The mission, led by Julien Reynaud, IMF Mission Chief for Chad, conducted the review under the ECF arrangement approved by the IMF Executive Board on July 25, 2025, amounting to SDR 455.65 million—equivalent to about US$655 million or 325 per cent of Chad’s quota.

In a statement issued at the conclusion of the mission, Mr Reynaud said the staff-level agreement remains subject to IMF Management approval, as well as the securing of regional policy assurances and confirmation of financing assurances before it can be presented to the IMF Executive Board.

According to the IMF, Chad’s economic activity remains robust, driven largely by stronger-than-expected performance in the non-oil sector. Real GDP growth reached 5.0 per cent in 2024, exceeding earlier projections, while high-frequency indicators suggest continued expansion in 2025.

Inflation has eased sharply, turning negative in early 2025 and falling to -4.3 per cent in November, largely reflecting lower food prices following record highs last year and improved agricultural output.

The Fund noted that the medium-term outlook remains broadly positive, contingent on sustained reform implementation, execution of the National Development Plan (NDP), and favourable external conditions. As a result, the growth forecast for 2026 has been revised upward to 5.1 per cent from an earlier estimate of 3.6 per cent, with inflation expected to return gradually to positive territory.

Programme performance at end-June 2025 was assessed as broadly satisfactory, with all quantitative performance criteria met, including those related to non-oil revenues, the wage bill, and the non-oil primary balance. Two of the three indicative targets were also achieved, with domestic payment arrears declining, including a CFAF 42 billion reduction in arrears owed to contractors. The authorities additionally cleared CFAF 51 billion in external arrears.

However, the indicative target on net domestic financing was missed, due mainly to delays in restructuring state-owned banks.

Fiscal revenues through the first three quarters of 2025 were broadly in line with programme projections. While oil revenues underperformed due to a significant depreciation of the US dollar, non-oil revenues exceeded expectations, supported by stronger economic activity and tax measures implemented under the ECF programme.

On the expenditure side, spending on transfers, subsidies and investment fell below projections, partly reflecting reforms to strengthen expenditure controls and the rollout of the SIGFIP public financial management system.
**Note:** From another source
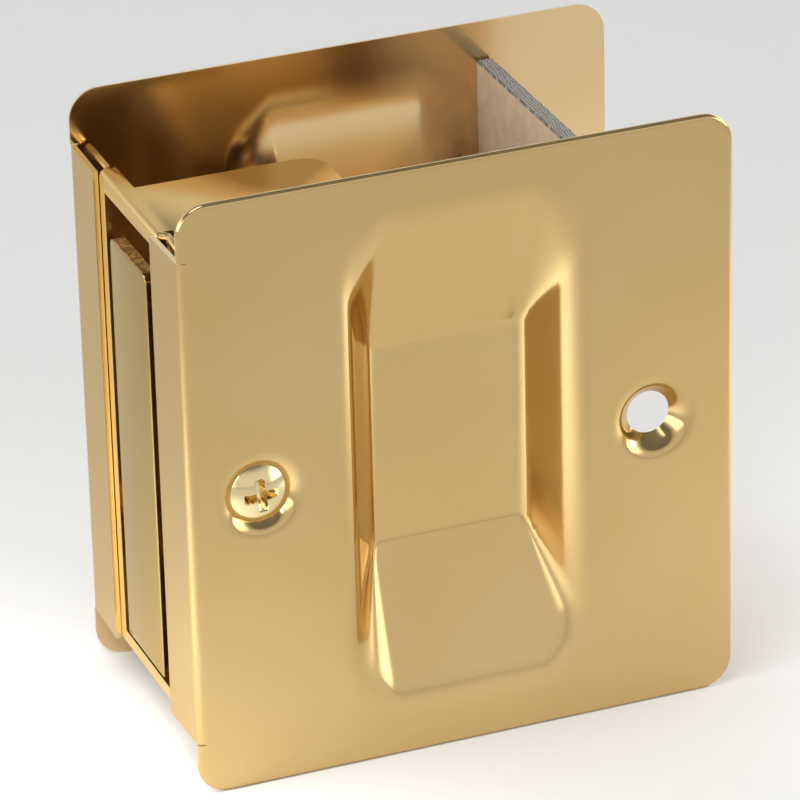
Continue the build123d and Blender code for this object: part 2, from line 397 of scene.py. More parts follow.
class Paint:
    """The node graph of one material, or of the studio's surroundings."""

    def __init__(self, owner: "bpy.types.Material | bpy.types.World") -> None:
        """Empties the owner's graph."""
        self.owner = owner
        owner.use_nodes = True
        self.tree = owner.node_tree
        self.tree.nodes.clear()

    @classmethod
    def named(cls, name: str) -> "Paint":
        """Starts a new material."""
        return cls(bpy.data.materials.new(name))

    def node(
        self, kind: str, settings: dict[str, object] | None = None, sockets: dict[str | int, object] | None = None
    ) -> bpy.types.Node:
        """Adds a node.

        Args:
            kind: The node's type.
            settings: Its own settings, which are set first. "stops" holds a ramp's (place, colour)
                pairs.
            sockets: Value or Flow of each input.

        Returns:
            The new node.
        """
        made = self.tree.nodes.new(kind)
        for name, value in (settings or {}).items():
            if name == "stops":
                ramp = made.color_ramp.elements
                while len(ramp) < len(value):
                    ramp.new(0.5)
                for stop, (place, colour) in zip(ramp, value):
                    stop.position, stop.color = place, (*colour, 1.0)
            else:
                setattr(made, name, value)
        for key, value in (sockets or {}).items():
            if isinstance(value, Flow):
                self.tree.links.new(value.socket, made.inputs[key])
            else:
                made.inputs[key].default_value = value
        return made

    def maths(self, operation: str, *values: "Flow | float") -> Flow:
        """A Math node on one, two or three values."""
        return Flow(self, self.node("ShaderNodeMath", {"operation": operation}, dict(enumerate(values))).outputs[0])

    def place(self, scale: Colour = (1.0, 1.0, 1.0)) -> Flow:
        """Object coordinates, scaled along each axis.

        Args:
            scale: Factor along X, Y and Z.

        Returns:
            The scaled coordinates.
        """
        at = Flow(self, self.node("ShaderNodeTexCoord").outputs["Object"])
        mapped = self.node("ShaderNodeMapping", None, {"Vector": at, "Scale": scale})
        return Flow(self, mapped.outputs["Vector"])

    def axes(self) -> tuple[Flow, Flow, Flow]:
        """Object coordinates as three values, in millimetres.

        Returns:
            The values along X, Y and Z.
        """
        at = self.place((1 / MM, 1 / MM, 1 / MM))
        parts = self.node("ShaderNodeSeparateXYZ", None, {"Vector": at})
        return tuple(Flow(self, out) for out in parts.outputs[:3])

    def noise(self, at: Flow, scale: float, detail: float = 2.0, roughness: float = 0.5) -> Flow:
        """Cloudy noise between 0 and 1.

        Args:
            at: Where it is read.
            scale: How many clouds there are to a unit of length.
            detail: How many finer layers are added.
            roughness: How strong each finer layer is.

        Returns:
            The noise.
        """
        cloud = self.node(
            "ShaderNodeTexNoise", None, {"Vector": at, "Scale": scale, "Detail": detail, "Roughness": roughness}
        )
        return Flow(self, cloud.outputs["Fac"])

    def mix(self, factor: Flow, low: "Colour | Flow", high: "Colour | Flow") -> Flow:
        """A colour that goes from low to high with the factor.

        Args:
            factor: Share of high.
            low: Colour at 0.
            high: Colour at 1.

        Returns:
            The colour.
        """
        ends = {key: end if isinstance(end, Flow) else (*end, 1.0) for key, end in ((6, low), (7, high))}
        mixed = self.node("ShaderNodeMix", {"data_type": "RGBA"}, {0: factor, **ends})
        return Flow(self, mixed.outputs[2])

    def bump(self, height: Flow, depth_mm: float, strength: float = 1.0, under: Flow | None = None) -> Flow:
        """A normal bent by a height between 0 and 1.

        Args:
            height: The height over the surface.
            depth_mm: How many millimetres a height of 1 stands for.
            strength: Share of the bend that shows.
            under: A normal that is bent already.

        Returns:
            The bent normal.
        """
        sockets = {"Height": height, "Distance": depth_mm * MM, "Strength": strength}
        if under is not None:
            sockets["Normal"] = under
        return Flow(self, self.node("ShaderNodeBump", None, sockets).outputs["Normal"])

    def finish(self, **sockets: object) -> bpy.types.Material:
        """Ends the graph in one Principled shader.

        Args:
            sockets: Value or Flow of each input, with underscores for the spaces in its name.

        Returns:
            The finished material.
        """
        named = {key.replace("_", " "): value for key, value in sockets.items()}
        shader = self.node("ShaderNodeBsdfPrincipled", None, named)
        out = self.node("ShaderNodeOutputMaterial")
        self.tree.links.new(shader.outputs[0], out.inputs["Surface"])
        return self.owner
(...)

The IMF said the 2026 budget approved by Chad’s National Assembly is consistent with programme objectives, with authorities aiming to create fiscal space for capital and social spending by boosting non-oil revenues and containing the wage bill.

While acknowledging delays in the implementation of some structural reforms, the Fund said the authorities remain committed to their reform agenda, including fixing the VAT credit system, improving wage bill management, strengthening budget execution and settlement of accounts, and publishing the results of an oil revenue audit.

Looking ahead, the authorities have committed to advancing banking sector restructuring, strengthening public financial management, governance and fiscal transparency, and expanding social safety nets. Progress on the census and identification of vulnerable households scheduled for 2026 was identified as critical to improving living conditions.

The IMF also highlighted growing humanitarian pressures, noting that about 160,000 additional Sudanese refugees have arrived since January 2025, bringing the total number of refugees and asylum seekers in Chad to 1.5 million. Protecting social and development spending, particularly targeted support for vulnerable households, remains a key priority under the programme.

During the mission, the IMF team held meetings with President Mahamat Idriss Déby Itno, Prime Minister Allamaye Halina, Finance Minister Tahir Hamid Nguilin, senior government officials, representatives of oversight institutions, and the private sector.

The Fund expressed appreciation to the Chadian authorities for their cooperation and continued constructive engagement.